Data in this exercise:
::::

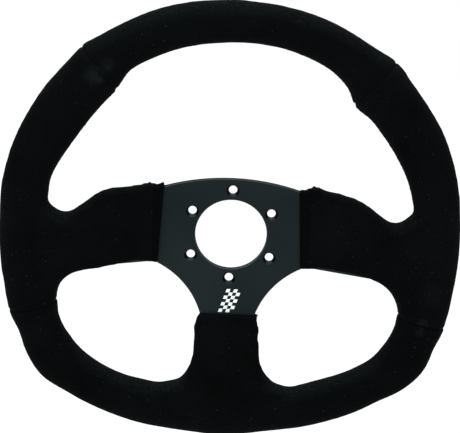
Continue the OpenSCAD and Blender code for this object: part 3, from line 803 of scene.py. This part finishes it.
# %% Gathers
GATHERS = {"left": [(-67.6, 36.6, 1.3, 1.8), (-64.0, 37.2, 2.2, 1.7), (-60.8, 37.4, 1.4, 1.5),
                    (-54.0, 38.4, 1.3, 1.7), (-63.0, -26.0, 0.5, 2.2), (-56.5, -26.0, 0.6, 1.8)],
           "right": [(58.0, 38.2, 0.7, 1.6), (61.8, 38.2, 2.4, 1.8), (65.4, 37.4, 1.8, 1.7),
                     (52.2, 39.0, 0.9, 1.5), (64.0, -26.0, 0.4, 2.4)],
           "bottom": [(22.5, -69.5, -0.6, 2.0), (-22.5, -65.5, -1.6, 1.8), (-22.6, -70.0, -0.5, 2.0),
                      (24.2, -77.5, 1.2, 2.6), (-24.0, -77.0, 1.0, 2.6)],
           "top": []}


def gather(bm, ridges):
    bm.normal_update()
    moves = []
    for vert in bm.verts:
        push = 0.0
        for x, z, height, width in ridges:
            away = math.hypot(vert.co.x / MM - x, (vert.co.z / MM - z) * 0.6)
            if away < 3 * width:
                push += height * math.exp(-(away / width) ** 2)
        if push:
            moves.append((vert, vert.normal * push * MM))
    for vert, move in moves:
        vert.co += move


def ripple(bm):
    """Very slight, broad unevenness from hand stretching."""
    bm.normal_update()
    for vert in bm.verts:
        vert.co += vert.normal * noise.noise(vert.co * 38.0) * 0.35 * MM


# %% [markdown]
# ## The four panels
# The top panel is a plain tube. Each side panel is a length of the grip with its spoke's sleeve, and the
# bottom panel is the rest of the rim with the lower spoke's sleeve. The suede is 1.2 mm thick, which
# Solidify adds towards the foam once the cuts and folds are made. The panels stand for the foam and the
# pads under them too: those are plain solids, and stretched suede moves them by a millimetre or two.

# %% The four panels
SUEDE_THICKNESS = 1.2
SPARE = 5.0
START_SMALLER = -0.7
SIDE_MOUTHS = {1: (Vector((50.2, 38.0)), Vector((54.6, -26.0))),
               -1: (Vector((52.6, 38.0)), Vector((55.7, -26.0)))}
STEM_MOUTH = -65.0


def grip(s, angle):
    return grip_surface(s, angle, START_SMALLER)


def side_mouth_plane(side):
    top, low = SIDE_MOUTHS[side]
    run = (top - low).normalized()
    middle = (top + low) / 2
    return Vector((side * middle.x, mid_y, middle.y)) * MM, Vector((-side * run.y, 0.0, run.x))


def make_panel(name, start, end, sleeve=None, side=0):
    """Makes one suede panel, from seam to seam, and returns it with the bottoms of its two seam valleys."""
    tubes = [(grip, start - SPARE, end + SPARE, 4.0, 40)]
    if sleeve:
        slices = {1: RIGHT_SLICES, -1: LEFT_SLICES, 0: STEM_SLICES}[side]
        tubes.append((sleeve, slices[0][0] - 3, slices[-1][0], 3.0, 32))
    obj = even_skin(name, tubes)
    moved = swell(obj)
    subdivide(obj)
    bm = bmesh.new()
    bm.from_mesh(obj.data)
    gather(bm, GATHERS[name.split("_")[0]])
    ripple(bm)
    if sleeve and side:
        place, facing = side_mouth_plane(side)
        cut(bm, place, facing)
        fold_hem(bm, place, facing, slices, 54.0, lambda co: Vector((0.0, 0.0, 1.0)),
                 lambda co: side * co.x < 72 * MM)
    elif sleeve:
        place, facing = Vector((0.0, mid_y, STEM_MOUTH)) * MM, Vector((0.0, 0.0, 1.0))
        cut(bm, place, facing, lambda co: abs(co.x) < 40 * MM)
        fold_hem(bm, place, facing, STEM_SLICES, -STEM_MOUTH, lambda co: Vector((1.0, 0.0, 0.0)),
                 lambda co: abs(co.x) < 40 * MM and co.z > -82 * MM)
    valleys = []
    for s, ahead in ((start, -1), (end, 1)):
        place, facing = seam_plane(s, ahead)
        cut(bm, place, facing)
        valleys.append(sink_seam(bm, place, facing))
    bm.to_mesh(obj.data)
    tree = BVHTree.FromBMesh(bm)
    bm.free()
    obj.data.materials.clear()
    obj.data.materials.append(suede)
    wall = obj.modifiers.new("Suede", "SOLIDIFY")
    wall.thickness = SUEDE_THICKNESS * MM
    wall.offset = -1.0
    bake(obj)
    obj.data.shade_smooth()
    print(name, len(obj.data.polygons), "faces, furthest swell", round(moved, 2), "mm")
    return obj, valleys, tree


panels = {
    "cover_top": make_panel("top_suede", -upper_seam, upper_seam),
    "cover_right": make_panel("right_suede", upper_seam, lower_seam, right_sleeve, 1),
    "cover_left": make_panel("left_suede", -lower_seam, -upper_seam, left_sleeve, -1),
    "cover_bottom": make_panel("bottom_suede", lower_seam, 2 * half_len - lower_seam, bottom_sleeve)}
UNDERNEATH = {"cover_top": ["rim_foam"], "cover_right": ["right_pad_front", "right_pad_back"],
              "cover_left": ["left_pad_front", "left_pad_back"],
              "cover_bottom": ["bottom_pad_front", "bottom_pad_back"]}
for node_name, (panel, _, _) in panels.items():
    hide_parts(node_name, *UNDERNEATH[node_name])
    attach(panel, "root")

# %% [markdown]
# ## Seam threads
# A thick thread lies at the bottom of each valley. It follows the panel's own cut edge, so it can't float
# off the suede. A curve with a round bevel makes the tube, and it is turned into a mesh before use.

# %% Seam threads
def thread_mesh(points, radius, closed):
    """A mesh tube along some points."""
    curve = bpy.data.curves.new("thread", "CURVE")
    curve.dimensions = "3D"
    curve.bevel_depth = radius * MM
    curve.bevel_resolution = 2
    curve.use_fill_caps = True
    spline = curve.splines.new("POLY")
    spline.points.add(len(points) - 1)
    for knot, point in zip(spline.points, points):
        knot.co = (*point, 1.0)
    spline.use_cyclic_u = closed
    holder = new_object("thread", curve)
    depsgraph = bpy.context.evaluated_depsgraph_get()
    mesh = bpy.data.meshes.new_from_object(holder.evaluated_get(depsgraph), depsgraph=depsgraph)
    bpy.data.objects.remove(holder)
    bpy.data.curves.remove(curve)
    return mesh


def finish_thread(name, mesh, node_name):
    mesh.materials.clear()
    mesh.materials.append(thread)
    mesh.shade_smooth()
    obj = new_object(name, mesh)
    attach(obj, "root")
    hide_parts(node_name)
    return obj


for side_name in ("right", "left"):
    _, valleys, _ = panels["cover_" + side_name]
    upper, lower = valleys if side_name == "right" else reversed(valleys)
    for height, painted_seam_shade in (("upper", upper), ("lower", lower)):
        finish_thread(f"{height}_{side_name}_seam_thread", thread_mesh(painted_seam_shade, 0.45, True),
                      f"{height}_{side_name}_seam")
        print(height, side_name, "seam thread has", len(painted_seam_shade), "points")

# %% [markdown]
# ## Stitches along the windows
# The suede's two long edges meet on the inside of the rim and round the spokes, and are sewn together
# there by hand. Rays from a window's middle find that line on the finished suede, so the stitches sit on
# it wherever the foam has pushed it. One stitch is a tiny stretched sphere, copied every few millimetres.

# %% Stitches along the windows
STITCH_PITCH = 4.2
STITCH = Vector((1.5, 0.38, 0.34))
STITCH_SLANT = math.radians(24)
STITCH_SUNK = 0.14
plate_bm = bmesh.new()
plate_bm.from_mesh(nodes["spoke_plate"].data)
plate_tree = BVHTree.FromBMesh(plate_bm)
plate_bm.free()


def window_edges(middle):
    """Runs of (point, normal) where the suede faces a window's middle, one run for each panel met."""
    runs, current, owner = [], [], None
    start = Vector((middle[0], mid_y, middle[1])) * MM
    for step in range(1081):
        turn = 2 * math.pi * step / 1080
        ray = Vector((math.cos(turn), 0.0, math.sin(turn)))
        hits = [(tree.ray_cast(start, ray), key) for key, (_, _, tree) in panels.items()]
        hits.append((plate_tree.ray_cast(start, ray), "plate"))
        hits = [(hit[3], key, hit) for hit, key in hits if hit[0] is not None]
        nearest = min(hits, key=lambda item: item[0]) if hits else (0.0, "plate", None)
        if nearest[1] != owner or (current and (nearest[2][0] - current[-1][0]).length > 4 * MM):
            if len(current) > 3:
                runs.append(current)
            current, owner = [], nearest[1]
        if nearest[1] != "plate":
            normal = nearest[2][1]
            current.append((nearest[2][0], normal if normal.dot(ray) < 0 else -normal))
    if len(current) > 3:
        runs.append(current)
    return runs


def sew(bm, run):
    """Adds a stitch every few millimetres along a run, and returns how many."""
    travelled, due, count = 0.0, STITCH_PITCH / 2, 0
    for (here, normal), (there, _) in zip(run, run[1:]):
        length = (there - here).length / MM
        while travelled + length > due:
            place = here.lerp(there, (due - travelled) / max(length, 1e-6))
            along = (there - here).normalized()
            across = normal.cross(along).normalized()
            along = (along * math.cos(STITCH_SLANT) + across * math.sin(STITCH_SLANT)).normalized()
            across = normal.cross(along).normalized()
            turn = Matrix((along, across, along.cross(across))).transposed().to_4x4()
            shape = Matrix.Diagonal((*(STITCH * MM), 1.0))
            seat = Matrix.Translation(place - normal * STITCH_SUNK * MM)
            bmesh.ops.create_uvsphere(bm, u_segments=6, v_segments=4, radius=1.0,
                                      matrix=seat @ turn @ shape)
            due += STITCH_PITCH
            count += 1
        travelled += length
    return count


LACE_SUNK = 0.2
LACE_R = 0.28
WINDOW_PLACES = [("top", (0.0, 88.0), "top_lacing"), ("right", (78.0, -76.0), "right_lacing"),
                 ("left", (-78.0, -76.0), "left_lacing")]
for window, middle, node_name in WINDOW_PLACES:
    stitch_bm = bmesh.new()
    count = sum(sew(stitch_bm, run) for run in window_edges(middle))
    for run in window_edges(middle):
        line = thread_mesh([point - normal * LACE_SUNK * MM for point, normal in run[::3]], LACE_R, False)
        stitch_bm.from_mesh(line)
        bpy.data.meshes.remove(line)
    mesh = bpy.data.meshes.new(window + "_window_stitches")
    stitch_bm.to_mesh(mesh)
    stitch_bm.free()
    finish_thread(window + "_window_stitches", mesh, node_name)
    print(window, "window has", count, "stitches")

# %% [markdown]
# ## The mark on the lower spoke
# A small white mark is printed on the plate below the bore. A plain slanted chequer stands in for it: a
# grid with every second square taken out, sheared, and given the thickness of a coat of ink.

# %% The mark on the lower spoke
MARK_SIZE = (11.5, 19.0)
MARK_PLACE = (1.5, -53.5)
MARK_SLANT = 0.32
INK = 0.04
COLUMNS, ROWS = 4, 7

mark_bm = bmesh.new()
bmesh.ops.create_grid(mark_bm, x_segments=COLUMNS, y_segments=ROWS, size=0.5)
bmesh.ops.scale(mark_bm, vec=(MARK_SIZE[0], MARK_SIZE[1], 1.0), verts=mark_bm.verts)
spaces = [face for face in mark_bm.faces
          if (math.floor((face.calc_center_median().x / MARK_SIZE[0] + 0.5) * COLUMNS)
              + math.floor((face.calc_center_median().y / MARK_SIZE[1] + 0.5) * ROWS)) % 2]
bmesh.ops.delete(mark_bm, geom=spaces, context="FACES")
shear = Matrix(((1.0, MARK_SLANT, 0.0, 0.0), (0.0, 1.0, 0.0, 0.0),
                (0.0, 0.0, 1.0, 0.0), (0.0, 0.0, 0.0, 1.0)))
bmesh.ops.transform(mark_bm, matrix=shear, verts=mark_bm.verts)
bmesh.ops.split_edges(mark_bm, edges=mark_bm.edges)
bmesh.ops.solidify(mark_bm, geom=mark_bm.faces[:], thickness=INK)
plate_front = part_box("spoke_plate")[0].y / MM
stand = (Matrix.Translation(Vector((MARK_PLACE[0], plate_front - INK * 0.6, MARK_PLACE[1])) * MM)
         @ Matrix.Rotation(math.pi / 2, 4, "X") @ Matrix.Scale(MM, 4))
bmesh.ops.transform(mark_bm, matrix=stand, verts=mark_bm.verts)
bmesh.ops.recalc_face_normals(mark_bm, faces=mark_bm.faces)
mark_mesh = bpy.data.meshes.new("white_mark")
mark_bm.to_mesh(mark_mesh)
mark_bm.free()
mark_mesh.materials.append(ink)
mark = new_object("white_mark", mark_mesh)
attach(mark, "root")
print("mark with", len(mark_mesh.polygons), "faces")
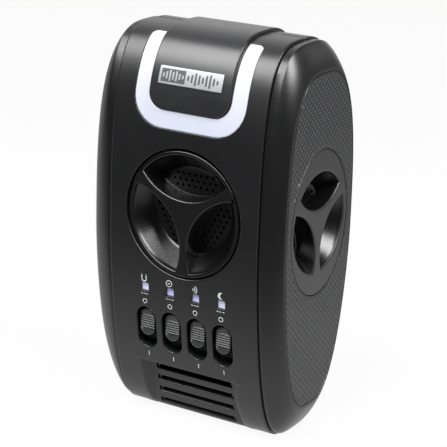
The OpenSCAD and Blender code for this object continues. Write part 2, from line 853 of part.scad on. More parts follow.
// From each blade's inner end down to the lower half of the power board's back
module mains_leads() {
    y_blade = plug_flange_y - blade_in;
    y_board = power_board_y + board_t;
    color("#7c1f1f") placed() for (side = [-1, 1])
        lead([
            [side * blade_pitch / 2, y_blade - 0.1, 0],
            [side * blade_pitch / 2, y_blade - 1.2, 0],
            [side * 7, y_blade - 1.4, -5],
            [side * 7.6, y_blade - 1.4, -12],
            [side * 8, y_blade - 1.5, -17],
            [side * 8, y_board + 1.2, -20.5],
            [side * 8, y_board + 0.1, -20.5]
        ], 1.4);
}

// Three leads from the power board round to the back of the main board
module board_leads() {
    y_board = main_board_y + board_t;
    color("#2c5aa0") placed() for (i = [0 : 2])
        lead([
            [5 + 2.2 * i, power_board_y - 0.1, -31],
            [5 + 2.2 * i, power_board_y - 3, -31.2],
            [5 + 2.2 * i, 4, -33],
            [5 + 2.2 * i, -4, -35.5],
            [5 + 2.2 * i, y_board + 4, -37],
            [5 + 2.2 * i, y_board + 0.1, -37]
        ], 1.3);
}

// A lead from each transducer down to the top of the main board
module transducer_leads() {
    y_board = main_board_y + board_t;
    back = pocket_d + floor_t + transducer_gap + transducer_h + 1.6;
    front_back = grille_y + back;
    side_back = side_x - back;
    color("#303236") placed() {
        lead([
            [0, front_back, front_grille_z - 8.8],
            [0, front_back + 1.4, front_grille_z - 8.8],
            [0, front_back + 2, front_grille_z - 14],
            [0, y_board + 4, -18],
            [0, y_board + 2, -23],
            [0, y_board + 0.1, -23]
        ], 1.3);
        for (side = [-1, 1])
            lead([
                [side * side_back, -3, side_plate_z - 8.8],
                [side * (side_back - 1.4), -3, side_plate_z - 8.8],
                [side * (side_back - 1.6), -4, side_plate_z - 16],
                [side * 20, y_board + 5, -20],
                [side * 19, y_board + 2.5, -27],
                [side * 19, y_board + 0.1, -27]
            ], 1.3);
    }
}

module screw(r, length, head_r, head_h) {
    rod_y(r, -length, 0);
    difference() {
        rod_y(head_r, 0, head_h);
        for (a = [0, 90])
            translate([0, head_h, 0]) rotate([0, a, 0])
                cube([head_r * 1.3, head_h, 0.6], center = true);
    }
}

module case_screws() {
    color("#9a9ca0") placed() for (x = [-screw_x, screw_x], z = screw_z)
        translate([x, screw_head_y + glue_gap, z]) screw(case_screw_r - thread_gap, screw_l, 2.6, 1.8);
}

module main_board_screws() {
    color("#9a9ca0") placed() for (x = [-board_post_x, board_post_x], z = board_post_z)
        translate([x, main_board_y + board_t + glue_gap, z]) screw(board_screw_r - thread_gap, 5.5, 2, 1.2);
}

module power_board_screws() {
    color("#9a9ca0") placed() for (x = [-power_post_x, power_post_x], z = [-power_post_z, power_post_z])
        translate([x, power_board_y - glue_gap, z]) rotate([180, 0, 0]) screw(board_screw_r - thread_gap, 5.5, 2, 1.2);
}

front_cover();
rear_cover();
side_cap_left();
side_cap_right();
brow_panel();
nameplate();
night_light_strip();
front_grille();
side_grille_left();
side_grille_right();
indicator_lens_1();
indicator_lens_2();
indicator_lens_3();
indicator_lens_4();
switch_knob_1();
switch_knob_2();
switch_knob_3();
switch_knob_4();
switch_slider_1();
switch_slider_2();
switch_slider_3();
switch_slider_4();
switch_body_1();
switch_body_2();
switch_body_3();
switch_body_4();
main_board();
indicator_leds();
night_light_board();
night_light_leds();
front_transducer();
side_transducer_left();
side_transducer_right();
power_board();
transformer_core();
transformer_winding();
smoothing_capacitor();
bridge_rectifier();
fuse();
field_coil_core();
field_coil_winding();
ion_module();
ion_brush();
plug_base();
plug_blade_left();
plug_blade_right();
mains_leads();
board_leads();
transducer_leads();
case_screws();
main_board_screws();
power_board_screws();
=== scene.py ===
import json
import math

import bmesh
import bpy
import numpy as np
from mathutils import Matrix, Vector


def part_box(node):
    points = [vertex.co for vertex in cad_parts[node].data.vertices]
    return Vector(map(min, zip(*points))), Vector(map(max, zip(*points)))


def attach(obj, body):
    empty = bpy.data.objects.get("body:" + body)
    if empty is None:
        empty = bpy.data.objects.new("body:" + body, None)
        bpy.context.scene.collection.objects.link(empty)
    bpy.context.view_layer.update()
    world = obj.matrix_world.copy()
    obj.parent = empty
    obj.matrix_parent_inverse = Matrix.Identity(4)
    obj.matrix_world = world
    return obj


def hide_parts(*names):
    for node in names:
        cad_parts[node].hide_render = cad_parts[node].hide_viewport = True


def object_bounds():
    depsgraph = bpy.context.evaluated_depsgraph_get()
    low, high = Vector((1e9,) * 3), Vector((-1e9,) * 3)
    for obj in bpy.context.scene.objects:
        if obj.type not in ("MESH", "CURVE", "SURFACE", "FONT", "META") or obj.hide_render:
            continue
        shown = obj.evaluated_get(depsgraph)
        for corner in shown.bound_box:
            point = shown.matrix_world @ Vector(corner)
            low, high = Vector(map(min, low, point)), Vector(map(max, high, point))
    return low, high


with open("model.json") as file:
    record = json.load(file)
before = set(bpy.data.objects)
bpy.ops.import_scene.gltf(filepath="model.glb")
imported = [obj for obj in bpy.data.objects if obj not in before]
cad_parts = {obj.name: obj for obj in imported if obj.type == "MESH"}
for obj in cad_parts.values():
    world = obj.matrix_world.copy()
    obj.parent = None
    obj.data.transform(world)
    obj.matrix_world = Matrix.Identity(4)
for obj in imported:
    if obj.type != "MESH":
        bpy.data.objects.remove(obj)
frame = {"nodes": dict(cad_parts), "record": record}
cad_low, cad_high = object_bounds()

# A plug-in ultrasonic pest repeller. Shapes are worked out in millimetres around the middle of
# the case: x to the right, y towards the wall with 0 at the parting line, z up.
MM = 0.001
FRONT_DEPTH = 28.7                  # parting line to the foremost point
REAR_DEPTH = 26.6                   # parting line to the back
MID_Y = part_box("front_cover")[0].y / MM + FRONT_DEPTH
TO_FRAME = Matrix.Scale(MM, 4) @ Matrix.Translation((0, MID_Y, 0))


def node_box(node):
    """A CAD node's lowest and highest corner, in millimetres around the middle of the case."""
    low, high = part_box(node)
    shift = Vector((0, MID_Y, 0))
    return low / MM - shift, high / MM - shift


def node_middle(node):
    low, high = node_box(node)
    return (low + high) / 2


HALF_H = node_box("front_cover")[1].z
HALF_BAND = node_box("front_cover")[1].x
SIDE_X = node_box("side_cap_right")[1].x
WALL = 2.2
SIDES = (-1, 1)                      # left and right
CASE_SQUARES = (3.6, 2.75, 3.05, 1.45)  # squareness of the outline's front, rear, top and bottom
FINE = 1500                          # points on each quarter of the case's outline


# -------- outlines and the case's skin

def quarter(count):
    """Angles over a quarter turn, closer together at its ends, where the outlines run straight."""
    u = np.arange(count) / count
    return 90 * u * u * (3 - 2 * u)


def squared_loop(front, rear, half_h, squares, angles):
    """Closed outline in (y, z) whose four quarters have their own squareness."""
    front_n, rear_n, top_n, bottom_n = squares
    c, s = np.cos(np.radians(angles)), np.sin(np.radians(angles))
    y = np.where(c < 0, front * np.abs(c) ** (2 / front_n), rear * np.abs(c) ** (2 / rear_n))
    z = np.where(s > 0, np.abs(s) ** (2 / top_n), np.abs(s) ** (2 / bottom_n))
    return np.stack([np.sign(c) * y, half_h * np.sign(s) * z], axis=1)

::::

What the task requires:
Retype verbatim the lines that run from the line containing "front_cover();" to the line containing "obj.matrix_world = world", both inclusive, and no others.

Solution:
front_cover();
rear_cover();
side_cap_left();
side_cap_right();
brow_panel();
nameplate();
night_light_strip();
front_grille();
side_grille_left();
side_grille_right();
indicator_lens_1();
indicator_lens_2();
indicator_lens_3();
indicator_lens_4();
switch_knob_1();
switch_knob_2();
switch_knob_3();
switch_knob_4();
switch_slider_1();
switch_slider_2();
switch_slider_3();
switch_slider_4();
switch_body_1();
switch_body_2();
switch_body_3();
switch_body_4();
main_board();
indicator_leds();
night_light_board();
night_light_leds();
front_transducer();
side_transducer_left();
side_transducer_right();
power_board();
transformer_core();
transformer_winding();
smoothing_capacitor();
bridge_rectifier();
fuse();
field_coil_core();
field_coil_winding();
ion_module();
ion_brush();
plug_base();
plug_blade_left();
plug_blade_right();
mains_leads();
board_leads();
transducer_leads();
case_screws();
main_board_screws();
power_board_screws();
=== scene.py ===
import json
import math

import bmesh
import bpy
import numpy as np
from mathutils import Matrix, Vector


def part_box(node):
    points = [vertex.co for vertex in cad_parts[node].data.vertices]
    return Vector(map(min, zip(*points))), Vector(map(max, zip(*points)))


def attach(obj, body):
    empty = bpy.data.objects.get("body:" + body)
    if empty is None:
        empty = bpy.data.objects.new("body:" + body, None)
        bpy.context.scene.collection.objects.link(empty)
    bpy.context.view_layer.update()
    world = obj.matrix_world.copy()
    obj.parent = empty
    obj.matrix_parent_inverse = Matrix.Identity(4)
    obj.matrix_world = world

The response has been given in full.